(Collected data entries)

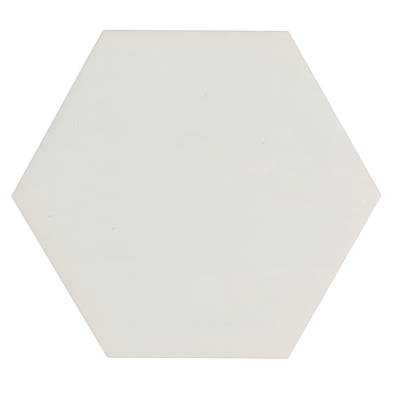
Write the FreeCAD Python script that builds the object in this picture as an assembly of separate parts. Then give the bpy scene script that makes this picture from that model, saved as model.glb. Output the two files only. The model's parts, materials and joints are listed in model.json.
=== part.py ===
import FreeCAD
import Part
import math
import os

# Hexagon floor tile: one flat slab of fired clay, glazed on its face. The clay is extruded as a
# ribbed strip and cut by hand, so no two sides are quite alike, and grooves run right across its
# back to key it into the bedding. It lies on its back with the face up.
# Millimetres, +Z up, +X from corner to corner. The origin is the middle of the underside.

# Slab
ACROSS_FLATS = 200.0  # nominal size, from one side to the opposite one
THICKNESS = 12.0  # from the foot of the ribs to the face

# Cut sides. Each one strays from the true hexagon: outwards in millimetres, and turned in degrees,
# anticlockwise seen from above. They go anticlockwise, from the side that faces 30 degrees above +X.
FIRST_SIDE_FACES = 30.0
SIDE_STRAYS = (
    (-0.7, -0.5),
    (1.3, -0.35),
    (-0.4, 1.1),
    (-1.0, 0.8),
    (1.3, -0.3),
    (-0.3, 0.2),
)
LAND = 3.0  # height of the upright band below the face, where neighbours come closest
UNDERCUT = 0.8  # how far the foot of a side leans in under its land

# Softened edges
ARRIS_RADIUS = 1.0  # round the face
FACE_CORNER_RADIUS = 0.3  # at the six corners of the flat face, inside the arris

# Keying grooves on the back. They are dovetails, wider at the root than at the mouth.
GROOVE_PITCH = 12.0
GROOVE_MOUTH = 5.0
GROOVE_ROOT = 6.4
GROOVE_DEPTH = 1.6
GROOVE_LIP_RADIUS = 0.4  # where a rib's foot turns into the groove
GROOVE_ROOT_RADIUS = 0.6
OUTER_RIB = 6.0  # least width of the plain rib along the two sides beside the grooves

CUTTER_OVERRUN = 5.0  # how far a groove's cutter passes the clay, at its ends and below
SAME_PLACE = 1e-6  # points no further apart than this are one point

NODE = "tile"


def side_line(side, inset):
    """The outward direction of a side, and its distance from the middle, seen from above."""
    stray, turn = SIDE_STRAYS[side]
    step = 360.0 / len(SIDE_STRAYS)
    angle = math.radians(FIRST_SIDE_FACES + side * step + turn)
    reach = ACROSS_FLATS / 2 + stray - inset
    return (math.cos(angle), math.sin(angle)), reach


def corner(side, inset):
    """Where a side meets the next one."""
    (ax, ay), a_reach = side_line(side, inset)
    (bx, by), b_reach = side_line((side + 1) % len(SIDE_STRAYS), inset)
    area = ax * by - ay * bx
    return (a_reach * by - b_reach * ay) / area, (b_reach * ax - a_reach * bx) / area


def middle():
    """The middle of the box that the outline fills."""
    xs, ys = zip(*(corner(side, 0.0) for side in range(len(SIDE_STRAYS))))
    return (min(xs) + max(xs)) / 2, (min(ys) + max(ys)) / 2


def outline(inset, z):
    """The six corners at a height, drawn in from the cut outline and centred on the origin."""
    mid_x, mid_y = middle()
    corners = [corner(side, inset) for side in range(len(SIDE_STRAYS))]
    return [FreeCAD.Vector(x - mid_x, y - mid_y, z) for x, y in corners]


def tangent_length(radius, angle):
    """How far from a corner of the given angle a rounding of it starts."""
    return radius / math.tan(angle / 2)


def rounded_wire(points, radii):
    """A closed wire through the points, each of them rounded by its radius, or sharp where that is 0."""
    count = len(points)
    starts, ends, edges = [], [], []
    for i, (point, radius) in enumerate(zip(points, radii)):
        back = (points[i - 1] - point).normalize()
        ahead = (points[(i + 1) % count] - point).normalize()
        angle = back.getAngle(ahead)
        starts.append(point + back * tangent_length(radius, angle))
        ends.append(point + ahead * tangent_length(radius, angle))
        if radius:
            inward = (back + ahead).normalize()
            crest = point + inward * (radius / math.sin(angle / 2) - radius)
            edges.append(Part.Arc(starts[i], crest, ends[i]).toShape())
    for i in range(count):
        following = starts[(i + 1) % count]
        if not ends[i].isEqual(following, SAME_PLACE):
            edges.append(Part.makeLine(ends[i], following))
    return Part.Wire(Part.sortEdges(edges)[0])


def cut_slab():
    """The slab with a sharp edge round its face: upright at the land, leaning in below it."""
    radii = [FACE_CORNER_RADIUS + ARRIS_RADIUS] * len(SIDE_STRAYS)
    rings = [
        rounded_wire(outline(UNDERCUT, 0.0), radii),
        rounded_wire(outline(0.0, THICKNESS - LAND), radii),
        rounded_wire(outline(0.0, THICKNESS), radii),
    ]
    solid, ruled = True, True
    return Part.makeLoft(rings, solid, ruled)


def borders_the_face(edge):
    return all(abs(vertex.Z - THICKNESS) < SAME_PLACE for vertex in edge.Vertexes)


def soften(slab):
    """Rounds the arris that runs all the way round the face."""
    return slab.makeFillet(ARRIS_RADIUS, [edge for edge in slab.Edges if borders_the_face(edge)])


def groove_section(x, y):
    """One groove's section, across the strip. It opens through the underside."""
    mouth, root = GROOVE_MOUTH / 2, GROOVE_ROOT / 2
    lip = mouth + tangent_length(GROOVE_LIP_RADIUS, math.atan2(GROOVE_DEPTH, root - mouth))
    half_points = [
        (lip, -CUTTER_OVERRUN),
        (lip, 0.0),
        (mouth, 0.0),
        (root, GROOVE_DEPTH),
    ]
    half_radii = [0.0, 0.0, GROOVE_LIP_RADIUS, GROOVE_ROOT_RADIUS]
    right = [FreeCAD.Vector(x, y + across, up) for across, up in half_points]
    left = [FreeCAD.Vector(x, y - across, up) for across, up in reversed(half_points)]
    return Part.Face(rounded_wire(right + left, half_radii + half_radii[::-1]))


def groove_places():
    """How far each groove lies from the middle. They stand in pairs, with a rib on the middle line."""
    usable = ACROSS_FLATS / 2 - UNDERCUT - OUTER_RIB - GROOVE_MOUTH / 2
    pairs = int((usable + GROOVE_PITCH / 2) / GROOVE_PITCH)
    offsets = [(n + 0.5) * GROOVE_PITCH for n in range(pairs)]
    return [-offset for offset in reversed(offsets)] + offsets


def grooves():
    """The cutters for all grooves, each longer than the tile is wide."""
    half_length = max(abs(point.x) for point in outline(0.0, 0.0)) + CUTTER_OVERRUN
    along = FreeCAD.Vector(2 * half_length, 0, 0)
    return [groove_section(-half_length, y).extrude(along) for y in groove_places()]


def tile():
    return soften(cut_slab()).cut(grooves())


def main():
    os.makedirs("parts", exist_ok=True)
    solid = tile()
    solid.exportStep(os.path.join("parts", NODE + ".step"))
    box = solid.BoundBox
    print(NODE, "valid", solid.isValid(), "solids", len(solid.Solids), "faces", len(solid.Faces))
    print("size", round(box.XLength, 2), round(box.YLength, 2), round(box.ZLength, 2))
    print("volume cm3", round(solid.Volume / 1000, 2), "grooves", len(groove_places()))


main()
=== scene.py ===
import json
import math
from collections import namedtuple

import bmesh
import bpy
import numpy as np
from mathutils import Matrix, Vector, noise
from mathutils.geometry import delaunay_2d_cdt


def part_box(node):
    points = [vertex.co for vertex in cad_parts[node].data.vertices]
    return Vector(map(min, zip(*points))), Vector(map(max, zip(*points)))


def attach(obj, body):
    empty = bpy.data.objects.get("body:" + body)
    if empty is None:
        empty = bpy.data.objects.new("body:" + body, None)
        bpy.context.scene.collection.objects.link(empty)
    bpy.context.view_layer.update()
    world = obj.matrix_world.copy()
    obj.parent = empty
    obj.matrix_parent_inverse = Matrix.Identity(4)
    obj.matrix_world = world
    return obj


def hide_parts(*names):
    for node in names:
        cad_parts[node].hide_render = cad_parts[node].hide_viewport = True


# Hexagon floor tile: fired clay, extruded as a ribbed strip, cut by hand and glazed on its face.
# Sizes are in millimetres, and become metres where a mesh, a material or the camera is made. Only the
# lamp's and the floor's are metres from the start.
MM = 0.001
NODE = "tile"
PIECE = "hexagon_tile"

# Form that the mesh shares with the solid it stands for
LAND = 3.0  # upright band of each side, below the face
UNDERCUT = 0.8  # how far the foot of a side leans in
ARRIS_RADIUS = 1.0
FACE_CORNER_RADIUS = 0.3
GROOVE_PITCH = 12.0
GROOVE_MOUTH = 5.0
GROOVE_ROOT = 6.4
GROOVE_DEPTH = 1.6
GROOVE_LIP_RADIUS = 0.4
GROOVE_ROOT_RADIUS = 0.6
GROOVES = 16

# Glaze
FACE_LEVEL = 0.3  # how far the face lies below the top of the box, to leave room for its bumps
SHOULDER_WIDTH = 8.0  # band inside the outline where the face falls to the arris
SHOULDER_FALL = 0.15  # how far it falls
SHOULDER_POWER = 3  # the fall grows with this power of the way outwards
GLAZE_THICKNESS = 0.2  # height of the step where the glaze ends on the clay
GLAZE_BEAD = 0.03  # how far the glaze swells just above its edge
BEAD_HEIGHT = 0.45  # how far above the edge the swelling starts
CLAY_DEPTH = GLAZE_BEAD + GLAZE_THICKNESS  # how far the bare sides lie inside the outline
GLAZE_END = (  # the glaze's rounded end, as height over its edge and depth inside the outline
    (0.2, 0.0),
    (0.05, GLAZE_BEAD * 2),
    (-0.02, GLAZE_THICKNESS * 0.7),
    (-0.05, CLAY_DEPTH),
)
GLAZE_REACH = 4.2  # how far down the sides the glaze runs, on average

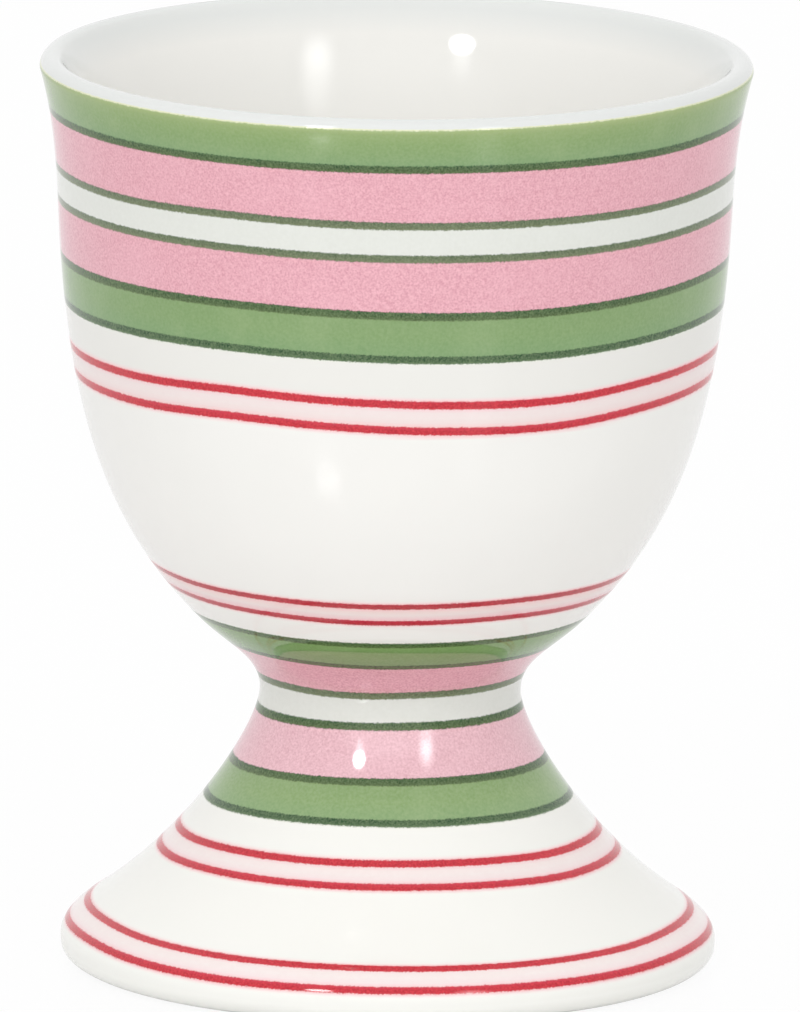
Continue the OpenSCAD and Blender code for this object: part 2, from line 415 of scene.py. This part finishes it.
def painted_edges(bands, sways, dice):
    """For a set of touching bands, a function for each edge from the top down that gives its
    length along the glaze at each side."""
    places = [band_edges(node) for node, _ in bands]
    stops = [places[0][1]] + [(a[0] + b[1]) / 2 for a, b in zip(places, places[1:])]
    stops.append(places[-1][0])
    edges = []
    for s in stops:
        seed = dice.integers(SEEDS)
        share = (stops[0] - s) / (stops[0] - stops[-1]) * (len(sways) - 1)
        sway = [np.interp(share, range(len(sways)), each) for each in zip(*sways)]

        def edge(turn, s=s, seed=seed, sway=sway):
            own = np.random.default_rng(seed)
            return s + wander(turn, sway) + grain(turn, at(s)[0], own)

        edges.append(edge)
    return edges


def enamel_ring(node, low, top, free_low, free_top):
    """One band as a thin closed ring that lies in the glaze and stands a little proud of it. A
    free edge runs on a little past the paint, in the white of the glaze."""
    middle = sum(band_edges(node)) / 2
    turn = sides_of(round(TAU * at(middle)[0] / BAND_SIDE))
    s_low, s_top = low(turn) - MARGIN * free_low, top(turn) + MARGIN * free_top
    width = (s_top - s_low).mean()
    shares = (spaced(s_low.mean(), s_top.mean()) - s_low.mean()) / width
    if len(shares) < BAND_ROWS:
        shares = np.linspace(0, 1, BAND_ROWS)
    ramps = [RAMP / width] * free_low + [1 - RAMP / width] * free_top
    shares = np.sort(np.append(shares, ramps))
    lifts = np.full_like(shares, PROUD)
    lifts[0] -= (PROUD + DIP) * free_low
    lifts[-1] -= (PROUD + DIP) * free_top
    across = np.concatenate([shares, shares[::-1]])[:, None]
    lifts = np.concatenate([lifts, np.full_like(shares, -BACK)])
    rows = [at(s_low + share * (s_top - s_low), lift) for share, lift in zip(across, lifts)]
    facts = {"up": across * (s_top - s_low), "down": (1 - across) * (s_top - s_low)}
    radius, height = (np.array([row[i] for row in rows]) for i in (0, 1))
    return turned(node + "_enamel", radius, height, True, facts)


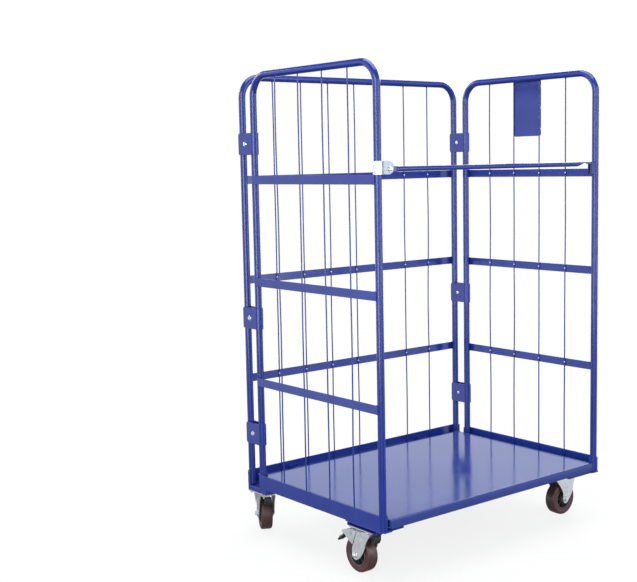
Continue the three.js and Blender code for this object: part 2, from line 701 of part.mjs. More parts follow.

Requirement — Of the entries above, repeat exactly the lines from the line with "if empty is" through the line with "GROOVES = 16", both of them included.

Response to this exercise —
    if empty is None:
        empty = bpy.data.objects.new("body:" + body, None)
        bpy.context.scene.collection.objects.link(empty)
    bpy.context.view_layer.update()
    world = obj.matrix_world.copy()
    obj.parent = empty
    obj.matrix_parent_inverse = Matrix.Identity(4)
    obj.matrix_world = world
    return obj


def hide_parts(*names):
    for node in names:
        cad_parts[node].hide_render = cad_parts[node].hide_viewport = True


# Hexagon floor tile: fired clay, extruded as a ribbed strip, cut by hand and glazed on its face.
# Sizes are in millimetres, and become metres where a mesh, a material or the camera is made. Only the
# lamp's and the floor's are metres from the start.
MM = 0.001
NODE = "tile"
PIECE = "hexagon_tile"

# Form that the mesh shares with the solid it stands for
LAND = 3.0  # upright band of each side, below the face
UNDERCUT = 0.8  # how far the foot of a side leans in
ARRIS_RADIUS = 1.0
FACE_CORNER_RADIUS = 0.3
GROOVE_PITCH = 12.0
GROOVE_MOUTH = 5.0
GROOVE_ROOT = 6.4
GROOVE_DEPTH = 1.6
GROOVE_LIP_RADIUS = 0.4
GROOVE_ROOT_RADIUS = 0.6
GROOVES = 16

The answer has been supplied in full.